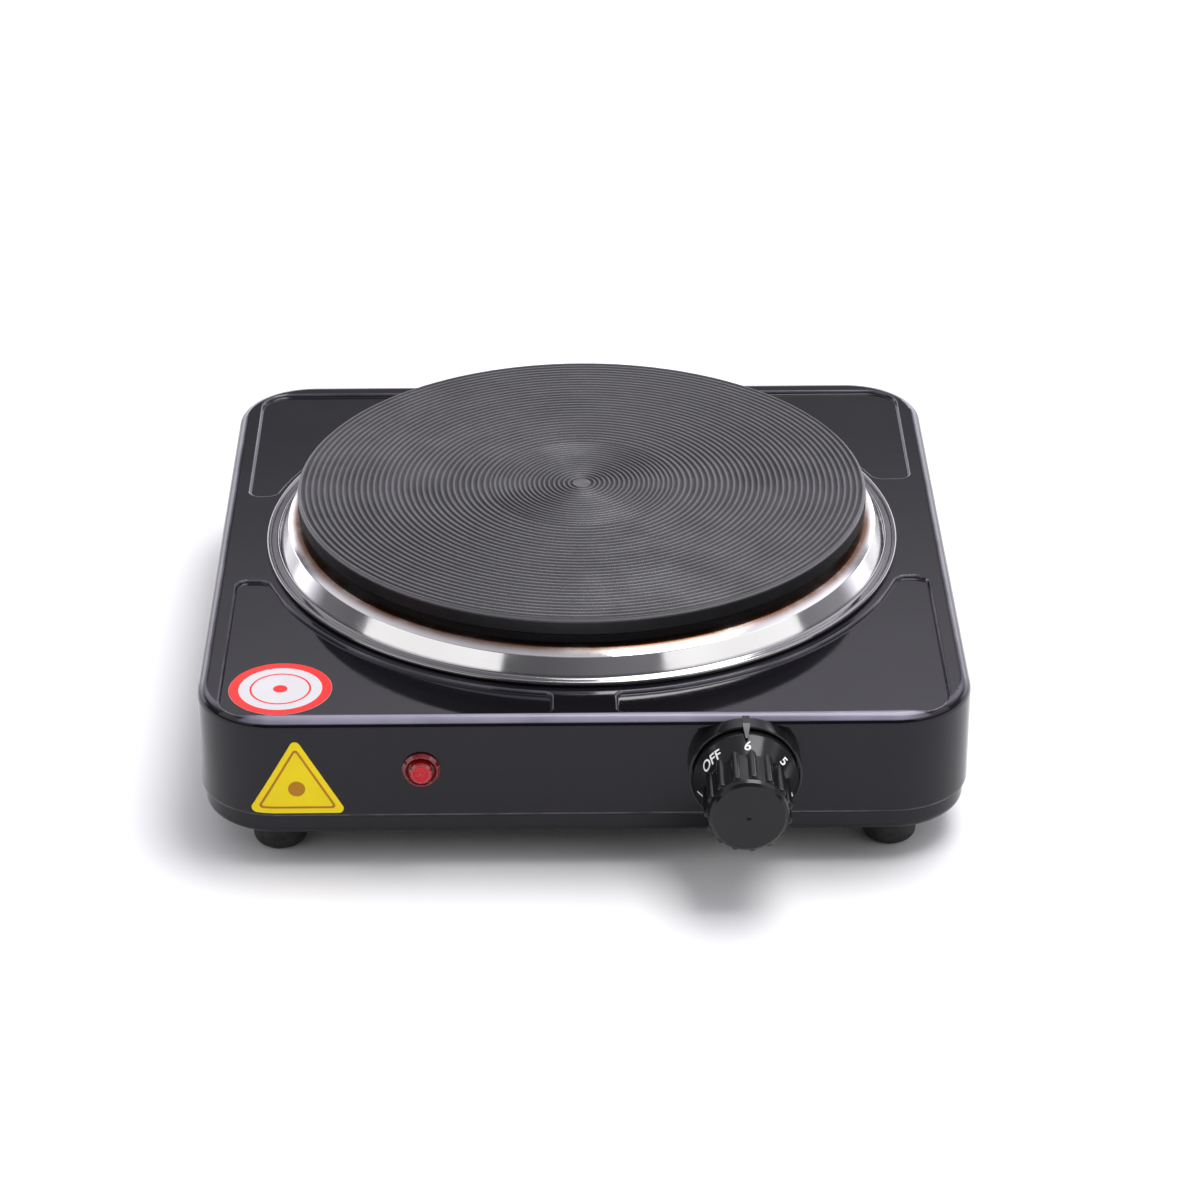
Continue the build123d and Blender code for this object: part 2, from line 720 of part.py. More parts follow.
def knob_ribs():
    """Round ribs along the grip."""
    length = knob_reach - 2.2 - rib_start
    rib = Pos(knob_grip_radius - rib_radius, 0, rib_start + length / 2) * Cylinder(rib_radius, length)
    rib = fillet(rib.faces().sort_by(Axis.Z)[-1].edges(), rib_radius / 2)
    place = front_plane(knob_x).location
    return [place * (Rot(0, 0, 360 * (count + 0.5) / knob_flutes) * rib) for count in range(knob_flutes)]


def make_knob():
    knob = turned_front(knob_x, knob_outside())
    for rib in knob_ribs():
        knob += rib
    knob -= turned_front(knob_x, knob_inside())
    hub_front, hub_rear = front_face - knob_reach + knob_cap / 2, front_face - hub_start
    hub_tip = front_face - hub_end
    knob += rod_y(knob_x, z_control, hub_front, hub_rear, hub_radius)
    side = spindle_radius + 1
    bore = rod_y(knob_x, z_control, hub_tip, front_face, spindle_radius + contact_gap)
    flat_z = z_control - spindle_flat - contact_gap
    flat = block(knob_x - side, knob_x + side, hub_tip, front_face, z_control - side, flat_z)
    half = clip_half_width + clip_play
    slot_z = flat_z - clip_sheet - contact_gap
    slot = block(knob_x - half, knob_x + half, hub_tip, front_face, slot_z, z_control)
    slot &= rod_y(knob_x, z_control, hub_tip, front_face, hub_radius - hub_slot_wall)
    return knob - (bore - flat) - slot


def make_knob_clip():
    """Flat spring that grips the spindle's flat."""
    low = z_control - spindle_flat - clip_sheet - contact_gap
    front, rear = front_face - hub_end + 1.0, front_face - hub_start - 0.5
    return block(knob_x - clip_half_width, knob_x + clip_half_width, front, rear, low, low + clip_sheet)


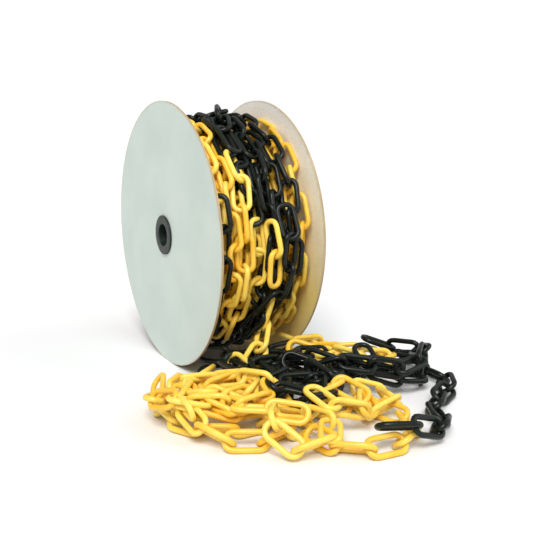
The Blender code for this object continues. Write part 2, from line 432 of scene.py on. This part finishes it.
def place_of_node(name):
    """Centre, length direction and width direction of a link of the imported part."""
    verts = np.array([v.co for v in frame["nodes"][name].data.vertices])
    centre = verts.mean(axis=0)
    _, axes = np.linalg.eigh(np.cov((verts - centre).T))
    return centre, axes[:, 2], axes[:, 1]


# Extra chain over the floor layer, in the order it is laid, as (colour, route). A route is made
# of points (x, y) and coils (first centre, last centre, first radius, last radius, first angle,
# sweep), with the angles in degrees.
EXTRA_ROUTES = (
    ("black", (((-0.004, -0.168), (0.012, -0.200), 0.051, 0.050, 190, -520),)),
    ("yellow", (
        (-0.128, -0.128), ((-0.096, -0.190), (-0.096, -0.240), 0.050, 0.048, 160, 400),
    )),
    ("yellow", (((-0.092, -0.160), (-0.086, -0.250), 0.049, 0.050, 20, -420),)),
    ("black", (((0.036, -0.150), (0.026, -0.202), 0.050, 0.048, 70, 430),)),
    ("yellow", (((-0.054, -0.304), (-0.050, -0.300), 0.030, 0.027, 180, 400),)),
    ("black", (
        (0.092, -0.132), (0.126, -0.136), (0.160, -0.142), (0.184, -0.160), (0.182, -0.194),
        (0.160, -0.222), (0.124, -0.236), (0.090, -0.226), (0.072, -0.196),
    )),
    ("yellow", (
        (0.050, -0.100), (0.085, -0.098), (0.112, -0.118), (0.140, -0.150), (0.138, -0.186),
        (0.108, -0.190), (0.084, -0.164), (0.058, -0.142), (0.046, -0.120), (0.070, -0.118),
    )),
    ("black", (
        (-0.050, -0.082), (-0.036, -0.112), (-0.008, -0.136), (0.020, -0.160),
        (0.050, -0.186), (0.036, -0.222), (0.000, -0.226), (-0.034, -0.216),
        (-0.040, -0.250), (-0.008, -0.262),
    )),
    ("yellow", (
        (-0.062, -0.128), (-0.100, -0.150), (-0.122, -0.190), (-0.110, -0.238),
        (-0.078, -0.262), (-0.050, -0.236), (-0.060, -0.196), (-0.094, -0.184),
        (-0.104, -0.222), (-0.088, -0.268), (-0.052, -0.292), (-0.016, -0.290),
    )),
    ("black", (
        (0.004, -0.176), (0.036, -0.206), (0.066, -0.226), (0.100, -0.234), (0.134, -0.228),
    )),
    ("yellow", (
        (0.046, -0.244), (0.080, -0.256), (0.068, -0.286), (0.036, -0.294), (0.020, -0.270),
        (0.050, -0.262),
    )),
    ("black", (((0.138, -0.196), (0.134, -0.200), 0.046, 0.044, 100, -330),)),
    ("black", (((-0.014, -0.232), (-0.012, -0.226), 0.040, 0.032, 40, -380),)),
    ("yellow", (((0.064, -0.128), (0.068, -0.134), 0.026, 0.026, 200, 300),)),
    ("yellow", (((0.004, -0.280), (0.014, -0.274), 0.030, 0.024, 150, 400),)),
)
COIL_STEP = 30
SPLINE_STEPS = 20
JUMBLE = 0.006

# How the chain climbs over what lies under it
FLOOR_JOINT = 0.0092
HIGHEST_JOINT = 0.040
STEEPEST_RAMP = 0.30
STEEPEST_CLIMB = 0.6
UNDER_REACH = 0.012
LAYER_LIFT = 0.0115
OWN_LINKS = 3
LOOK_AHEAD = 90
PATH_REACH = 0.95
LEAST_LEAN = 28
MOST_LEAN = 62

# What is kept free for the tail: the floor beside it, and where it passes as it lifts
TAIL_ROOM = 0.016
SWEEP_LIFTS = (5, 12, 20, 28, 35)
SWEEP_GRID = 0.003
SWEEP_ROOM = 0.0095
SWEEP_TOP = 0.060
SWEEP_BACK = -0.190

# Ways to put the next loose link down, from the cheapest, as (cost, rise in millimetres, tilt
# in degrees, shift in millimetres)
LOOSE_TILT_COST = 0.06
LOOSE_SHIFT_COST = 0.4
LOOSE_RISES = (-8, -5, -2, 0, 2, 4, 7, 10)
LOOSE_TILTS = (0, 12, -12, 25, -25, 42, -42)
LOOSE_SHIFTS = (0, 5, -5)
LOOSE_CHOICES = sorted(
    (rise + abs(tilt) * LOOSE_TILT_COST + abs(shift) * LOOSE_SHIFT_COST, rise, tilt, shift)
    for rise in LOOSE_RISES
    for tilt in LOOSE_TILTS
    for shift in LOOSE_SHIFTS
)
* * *
What the exercise asks - Only the number is wanted: how many lines above include the word "Blender"?

Solved exercise - 2